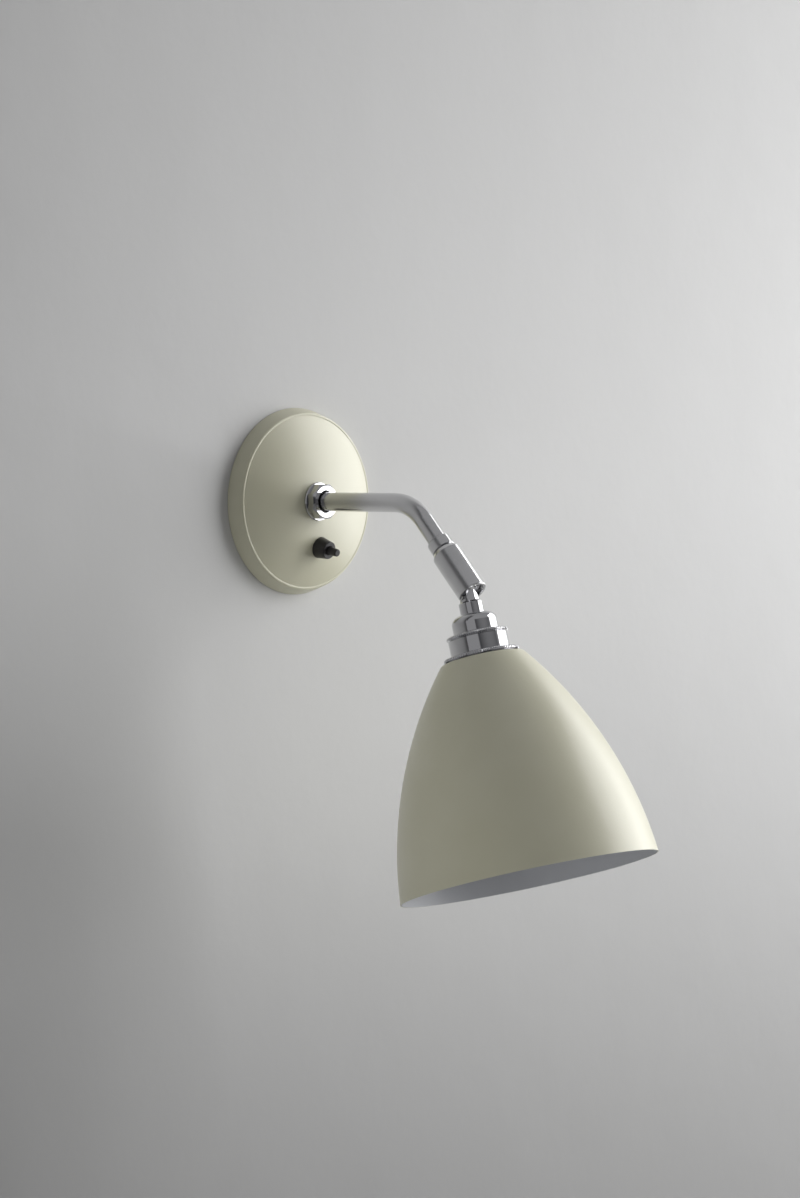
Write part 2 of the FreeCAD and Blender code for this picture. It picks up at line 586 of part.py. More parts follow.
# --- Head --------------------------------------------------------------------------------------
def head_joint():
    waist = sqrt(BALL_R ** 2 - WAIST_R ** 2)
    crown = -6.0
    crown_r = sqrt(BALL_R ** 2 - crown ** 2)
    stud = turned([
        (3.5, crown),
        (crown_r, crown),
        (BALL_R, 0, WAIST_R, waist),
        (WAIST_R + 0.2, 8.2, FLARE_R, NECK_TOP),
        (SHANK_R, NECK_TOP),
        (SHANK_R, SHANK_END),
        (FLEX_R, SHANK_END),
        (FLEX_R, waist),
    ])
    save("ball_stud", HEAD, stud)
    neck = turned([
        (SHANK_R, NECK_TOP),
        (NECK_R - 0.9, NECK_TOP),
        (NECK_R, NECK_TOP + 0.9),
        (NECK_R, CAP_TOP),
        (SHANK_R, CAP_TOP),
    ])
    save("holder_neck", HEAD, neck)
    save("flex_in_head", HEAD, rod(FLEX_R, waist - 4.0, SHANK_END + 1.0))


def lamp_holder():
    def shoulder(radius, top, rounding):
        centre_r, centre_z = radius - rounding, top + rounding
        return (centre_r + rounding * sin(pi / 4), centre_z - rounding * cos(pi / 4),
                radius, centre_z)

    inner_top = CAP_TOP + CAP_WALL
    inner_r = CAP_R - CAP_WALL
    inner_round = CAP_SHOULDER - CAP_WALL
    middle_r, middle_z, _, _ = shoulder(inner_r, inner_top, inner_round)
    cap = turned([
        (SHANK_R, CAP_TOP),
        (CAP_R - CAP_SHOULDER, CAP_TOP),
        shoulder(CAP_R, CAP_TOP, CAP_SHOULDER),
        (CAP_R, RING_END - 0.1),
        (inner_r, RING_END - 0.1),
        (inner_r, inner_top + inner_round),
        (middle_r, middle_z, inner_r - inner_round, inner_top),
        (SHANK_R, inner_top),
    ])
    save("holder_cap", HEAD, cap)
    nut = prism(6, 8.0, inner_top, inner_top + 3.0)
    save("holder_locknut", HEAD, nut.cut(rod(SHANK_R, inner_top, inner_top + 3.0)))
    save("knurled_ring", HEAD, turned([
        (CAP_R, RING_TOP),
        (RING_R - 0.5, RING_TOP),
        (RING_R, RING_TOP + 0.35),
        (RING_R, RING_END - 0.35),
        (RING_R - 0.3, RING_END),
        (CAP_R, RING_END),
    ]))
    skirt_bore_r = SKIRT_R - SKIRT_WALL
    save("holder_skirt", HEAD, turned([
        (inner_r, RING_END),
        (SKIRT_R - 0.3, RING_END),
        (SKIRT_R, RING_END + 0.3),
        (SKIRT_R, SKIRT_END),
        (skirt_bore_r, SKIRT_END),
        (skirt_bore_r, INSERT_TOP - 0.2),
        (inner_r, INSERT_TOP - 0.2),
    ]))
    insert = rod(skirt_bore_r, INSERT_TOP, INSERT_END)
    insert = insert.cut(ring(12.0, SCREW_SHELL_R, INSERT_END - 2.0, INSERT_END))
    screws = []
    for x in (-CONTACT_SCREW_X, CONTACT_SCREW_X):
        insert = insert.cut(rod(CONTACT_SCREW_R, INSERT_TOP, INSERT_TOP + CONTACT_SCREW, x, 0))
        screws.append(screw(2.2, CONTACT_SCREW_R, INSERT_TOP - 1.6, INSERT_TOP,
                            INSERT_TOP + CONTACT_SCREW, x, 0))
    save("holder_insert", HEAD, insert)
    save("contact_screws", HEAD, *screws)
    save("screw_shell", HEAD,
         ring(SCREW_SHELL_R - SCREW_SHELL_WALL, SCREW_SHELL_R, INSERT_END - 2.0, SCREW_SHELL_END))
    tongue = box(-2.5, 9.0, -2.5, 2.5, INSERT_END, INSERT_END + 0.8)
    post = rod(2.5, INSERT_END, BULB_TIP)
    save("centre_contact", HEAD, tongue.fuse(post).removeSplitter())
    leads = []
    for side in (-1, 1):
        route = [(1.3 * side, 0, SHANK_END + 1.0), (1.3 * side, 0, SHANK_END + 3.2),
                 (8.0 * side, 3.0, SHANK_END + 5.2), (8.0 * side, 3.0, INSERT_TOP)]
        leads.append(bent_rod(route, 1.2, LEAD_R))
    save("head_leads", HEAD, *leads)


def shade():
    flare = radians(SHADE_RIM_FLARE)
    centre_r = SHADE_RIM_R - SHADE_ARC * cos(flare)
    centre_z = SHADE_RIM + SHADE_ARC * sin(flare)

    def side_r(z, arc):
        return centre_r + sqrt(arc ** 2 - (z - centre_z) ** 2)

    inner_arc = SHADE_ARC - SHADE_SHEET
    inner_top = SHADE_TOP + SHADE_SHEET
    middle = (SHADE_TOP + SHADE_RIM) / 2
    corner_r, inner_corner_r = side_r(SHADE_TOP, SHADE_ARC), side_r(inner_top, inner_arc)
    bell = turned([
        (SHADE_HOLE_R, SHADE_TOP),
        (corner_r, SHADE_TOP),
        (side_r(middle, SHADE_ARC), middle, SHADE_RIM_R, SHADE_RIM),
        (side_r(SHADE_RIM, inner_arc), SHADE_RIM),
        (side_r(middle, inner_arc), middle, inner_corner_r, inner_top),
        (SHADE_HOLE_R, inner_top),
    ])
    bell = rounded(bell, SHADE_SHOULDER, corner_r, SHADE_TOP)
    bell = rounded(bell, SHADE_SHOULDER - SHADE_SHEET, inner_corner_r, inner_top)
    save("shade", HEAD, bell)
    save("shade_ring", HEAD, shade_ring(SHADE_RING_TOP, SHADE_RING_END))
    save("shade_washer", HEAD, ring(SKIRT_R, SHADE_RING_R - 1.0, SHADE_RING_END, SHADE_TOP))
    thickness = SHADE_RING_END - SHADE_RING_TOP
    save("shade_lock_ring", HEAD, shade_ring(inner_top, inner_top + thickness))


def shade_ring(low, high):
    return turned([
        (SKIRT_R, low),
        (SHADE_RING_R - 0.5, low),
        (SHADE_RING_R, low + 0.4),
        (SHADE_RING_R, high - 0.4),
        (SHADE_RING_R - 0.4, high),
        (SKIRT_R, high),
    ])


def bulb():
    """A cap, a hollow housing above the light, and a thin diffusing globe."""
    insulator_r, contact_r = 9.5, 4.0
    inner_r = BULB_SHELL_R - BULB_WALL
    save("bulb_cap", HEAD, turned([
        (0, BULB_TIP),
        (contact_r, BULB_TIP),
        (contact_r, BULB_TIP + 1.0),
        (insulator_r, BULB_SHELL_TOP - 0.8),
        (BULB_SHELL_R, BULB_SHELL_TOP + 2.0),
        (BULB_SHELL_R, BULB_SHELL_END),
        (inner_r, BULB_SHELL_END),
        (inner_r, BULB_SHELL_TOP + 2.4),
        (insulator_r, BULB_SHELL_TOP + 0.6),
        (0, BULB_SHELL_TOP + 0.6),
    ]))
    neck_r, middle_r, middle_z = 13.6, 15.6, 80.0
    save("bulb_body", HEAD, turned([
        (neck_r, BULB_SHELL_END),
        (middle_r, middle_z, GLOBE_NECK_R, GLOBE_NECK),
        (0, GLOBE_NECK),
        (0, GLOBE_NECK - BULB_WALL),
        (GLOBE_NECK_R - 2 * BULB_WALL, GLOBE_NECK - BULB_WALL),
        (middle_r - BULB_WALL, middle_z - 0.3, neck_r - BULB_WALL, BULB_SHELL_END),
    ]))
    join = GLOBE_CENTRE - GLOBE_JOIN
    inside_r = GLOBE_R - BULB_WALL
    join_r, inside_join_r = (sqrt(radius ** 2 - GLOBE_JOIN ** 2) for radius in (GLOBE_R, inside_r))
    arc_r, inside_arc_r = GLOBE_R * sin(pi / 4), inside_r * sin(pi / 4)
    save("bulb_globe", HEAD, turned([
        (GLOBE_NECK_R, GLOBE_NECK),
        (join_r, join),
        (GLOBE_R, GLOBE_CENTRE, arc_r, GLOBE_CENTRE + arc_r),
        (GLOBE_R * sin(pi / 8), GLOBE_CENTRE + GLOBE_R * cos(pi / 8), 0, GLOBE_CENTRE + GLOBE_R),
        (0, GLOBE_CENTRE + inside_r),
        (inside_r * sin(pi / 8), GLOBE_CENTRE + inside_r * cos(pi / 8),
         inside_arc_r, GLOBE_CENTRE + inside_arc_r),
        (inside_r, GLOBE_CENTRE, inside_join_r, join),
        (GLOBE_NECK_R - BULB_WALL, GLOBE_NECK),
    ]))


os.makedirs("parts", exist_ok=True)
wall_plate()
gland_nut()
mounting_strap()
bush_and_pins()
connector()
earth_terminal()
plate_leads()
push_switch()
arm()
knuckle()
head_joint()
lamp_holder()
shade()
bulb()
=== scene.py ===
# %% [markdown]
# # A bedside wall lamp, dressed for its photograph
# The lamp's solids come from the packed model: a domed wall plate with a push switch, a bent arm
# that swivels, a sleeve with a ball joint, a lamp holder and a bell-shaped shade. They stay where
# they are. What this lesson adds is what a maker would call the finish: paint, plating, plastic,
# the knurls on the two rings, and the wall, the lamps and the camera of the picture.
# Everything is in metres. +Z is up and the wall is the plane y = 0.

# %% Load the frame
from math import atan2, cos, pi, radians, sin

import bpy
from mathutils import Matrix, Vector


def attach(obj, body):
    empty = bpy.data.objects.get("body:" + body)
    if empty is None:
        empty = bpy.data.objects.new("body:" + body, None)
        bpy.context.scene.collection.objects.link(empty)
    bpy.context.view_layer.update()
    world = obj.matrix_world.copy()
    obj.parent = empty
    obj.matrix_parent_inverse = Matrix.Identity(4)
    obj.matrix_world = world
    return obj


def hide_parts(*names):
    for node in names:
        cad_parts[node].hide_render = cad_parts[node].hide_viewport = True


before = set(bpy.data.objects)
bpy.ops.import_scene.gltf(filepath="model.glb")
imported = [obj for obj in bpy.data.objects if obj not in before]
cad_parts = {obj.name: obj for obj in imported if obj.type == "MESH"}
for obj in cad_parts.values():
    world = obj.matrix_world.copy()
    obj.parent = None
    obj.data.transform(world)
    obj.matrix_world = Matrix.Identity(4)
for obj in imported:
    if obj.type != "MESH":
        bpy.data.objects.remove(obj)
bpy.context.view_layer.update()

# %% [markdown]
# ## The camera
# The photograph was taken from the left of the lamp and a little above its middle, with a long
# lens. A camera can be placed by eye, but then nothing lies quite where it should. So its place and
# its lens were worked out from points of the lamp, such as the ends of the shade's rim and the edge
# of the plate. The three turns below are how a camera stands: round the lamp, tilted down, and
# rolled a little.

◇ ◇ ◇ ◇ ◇

Begin with the line containing "gland_nut()" and end with the line containing "for node in"; repeat every line from start to finish exactly, and nothing outside them.

gland_nut()
mounting_strap()
bush_and_pins()
connector()
earth_terminal()
plate_leads()
push_switch()
arm()
knuckle()
head_joint()
lamp_holder()
shade()
bulb()
=== scene.py ===
# %% [markdown]
# # A bedside wall lamp, dressed for its photograph
# The lamp's solids come from the packed model: a domed wall plate with a push switch, a bent arm
# that swivels, a sleeve with a ball joint, a lamp holder and a bell-shaped shade. They stay where
# they are. What this lesson adds is what a maker would call the finish: paint, plating, plastic,
# the knurls on the two rings, and the wall, the lamps and the camera of the picture.
# Everything is in metres. +Z is up and the wall is the plane y = 0.

# %% Load the frame
from math import atan2, cos, pi, radians, sin

import bpy
from mathutils import Matrix, Vector


def attach(obj, body):
    empty = bpy.data.objects.get("body:" + body)
    if empty is None:
        empty = bpy.data.objects.new("body:" + body, None)
        bpy.context.scene.collection.objects.link(empty)
    bpy.context.view_layer.update()
    world = obj.matrix_world.copy()
    obj.parent = empty
    obj.matrix_parent_inverse = Matrix.Identity(4)
    obj.matrix_world = world
    return obj


def hide_parts(*names):
    for node in names:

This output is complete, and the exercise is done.